Do graphics packages usually have options between the 3 (or more) representations? Will there ever be a need to convert between the representations?
I'm not sure I understand how the matrix gives constant time lookups for the neighborhood. We can of course get the row/column in constant time, but then we have a bit vector, not a list of vertices/edges. Why do we not have to iterate over that bit vector?
If the initial purpose of the application is unknown, how do we decide which representation to default to? Like if we don't know whether it will be a relatively static application or application with frequently changing geometry
What would be a reason to use an adjacency list over an incidence matrix? Based on the comparison table, the latter looks strictly better. Would it take up less space, or be better if there were less elements?

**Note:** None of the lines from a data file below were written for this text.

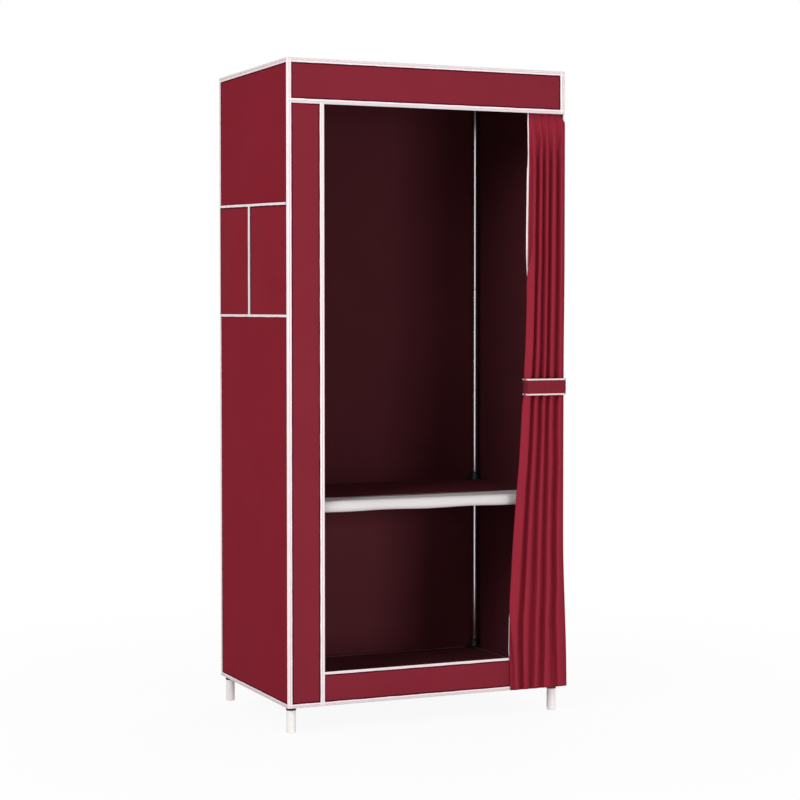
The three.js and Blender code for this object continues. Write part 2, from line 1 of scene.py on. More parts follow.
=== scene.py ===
"""The looks of a portable fabric wardrobe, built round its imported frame. Lengths are in metres."""

import math

import bmesh
import bpy
import numpy as np
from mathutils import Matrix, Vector

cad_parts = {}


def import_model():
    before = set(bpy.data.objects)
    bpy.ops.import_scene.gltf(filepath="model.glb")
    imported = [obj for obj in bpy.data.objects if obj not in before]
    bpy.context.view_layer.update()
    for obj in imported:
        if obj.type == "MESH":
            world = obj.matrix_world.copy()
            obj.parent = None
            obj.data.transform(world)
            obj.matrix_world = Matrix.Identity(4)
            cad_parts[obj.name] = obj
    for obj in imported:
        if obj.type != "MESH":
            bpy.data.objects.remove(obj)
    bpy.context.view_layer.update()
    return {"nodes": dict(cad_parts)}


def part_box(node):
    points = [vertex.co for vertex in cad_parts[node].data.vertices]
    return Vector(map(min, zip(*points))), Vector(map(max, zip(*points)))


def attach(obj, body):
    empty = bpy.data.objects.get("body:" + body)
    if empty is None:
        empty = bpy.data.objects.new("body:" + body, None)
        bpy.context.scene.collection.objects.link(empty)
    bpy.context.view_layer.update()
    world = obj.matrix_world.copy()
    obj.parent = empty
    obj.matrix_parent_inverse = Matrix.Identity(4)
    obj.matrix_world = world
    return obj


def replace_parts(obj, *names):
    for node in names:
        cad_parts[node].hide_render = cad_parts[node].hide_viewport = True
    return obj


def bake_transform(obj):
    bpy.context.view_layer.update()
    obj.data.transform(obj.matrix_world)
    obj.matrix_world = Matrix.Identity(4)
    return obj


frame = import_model()

FRAME_BODY = "frame_and_cover"
CURTAIN_BODY = "curtain_lead"
TIEBACK_BODY = "tieback"

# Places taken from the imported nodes
COVER_LO = Vector((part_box("left_panel")[0].x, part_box("valance")[0].y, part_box("left_panel")[0].z))
COVER_HI = Vector((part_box("right_panel")[1].x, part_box("back_panel")[1].y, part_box("top_panel")[1].z))
STRIP_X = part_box("front_left_strip")[1].x
SILL_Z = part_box("front_bottom_strip")[1].z
VALANCE_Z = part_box("valance")[0].z
ROD_Y = (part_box("curtain_rod")[0].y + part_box("curtain_rod")[1].y) / 2
ROD_Z = (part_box("curtain_rod")[0].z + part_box("curtain_rod")[1].z) / 2
HEM_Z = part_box("curtain")[0].z
CLOTH = 0.001
EX, EY, EZ = Vector((1, 0, 0)), Vector((0, 1, 0)), Vector((0, 0, 1))


# Materials

def linear(rgb):
    """A colour written as 0 to 255, as the linear values that a socket takes."""
    parts = [c / 255 for c in rgb]
    return tuple(c / 12.92 if c <= 0.04045 else ((c + 0.055) / 1.055) ** 2.4 for c in parts) + (1,)


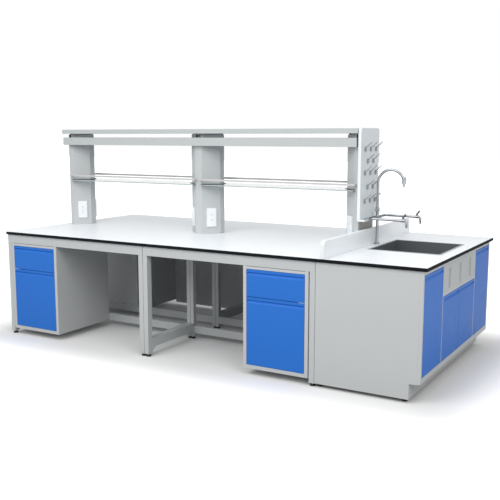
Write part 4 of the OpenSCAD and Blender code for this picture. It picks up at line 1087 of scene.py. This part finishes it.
@dataclass
class Sink:
    """Bowl, rim and drain.

    The drain's flange is given as radius and height of each ring, in millimetres from its top.
    """

    shop: Workshop
    wall: float = 8 * MM
    corner: float = 5 * MM
    bend: float = 8 * MM
    floor_rise: float = 3 * MM
    flat_inset: float = 40 * MM
    flat_rise: float = 2.6 * MM
    dish_radius: float = 45 * MM
    dish_rise: float = 0.3 * MM
    hole_radius: float = 25 * MM
    hole_rise: float = 0.1 * MM
    ring_start: float = 0.18
    foot_ease: float = 1.5 * MM
    foot_corner: float = 2 * MM
    rim_wide: float = 14 * MM
    rim_edge: float = 1.6 * MM
    rim_flare: float = 0.3
    pipe_bore: float = 22 * MM
    pipe_radius: float = 25 * MM
    pipe_root: float = 24.2 * MM
    pipe_turns: int = 14
    pipe_pitch: float = 4 * MM
    pipe_flank: float = 1.4 * MM
    neck: tuple[float, float] = (24 * MM, 70 * MM)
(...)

Have there been instances of selecting a data structure that is sub optimal and having that choice matter?
How difficult and common is it to convert between representations?
In practice, how often do we need to use a data structure that enables us to encode nonmanifold geometry. It seems as though this would occur quite often in real life? Are any of the alternatives to half-edge you described on a previous slide allow for it?
I guess there should be some declarative graphics language support for automatically selecting a correct representation, e.g. ones that are good for parallel processing. Is OpenGL one of them? Do we often need programmer annotations of the certain properties of the shapes? I guess if the programmer declare a shape with explicit definition, the language can easily perform the bevels, edge collapse or other operations for them. Saving lots of manual troubles.
Would we ever choose to use an adjacency matrix? I don't see any advantage over incidence matrices.
In practice, how often do we see adjacency list or incidence matrix being applied to draw geometry?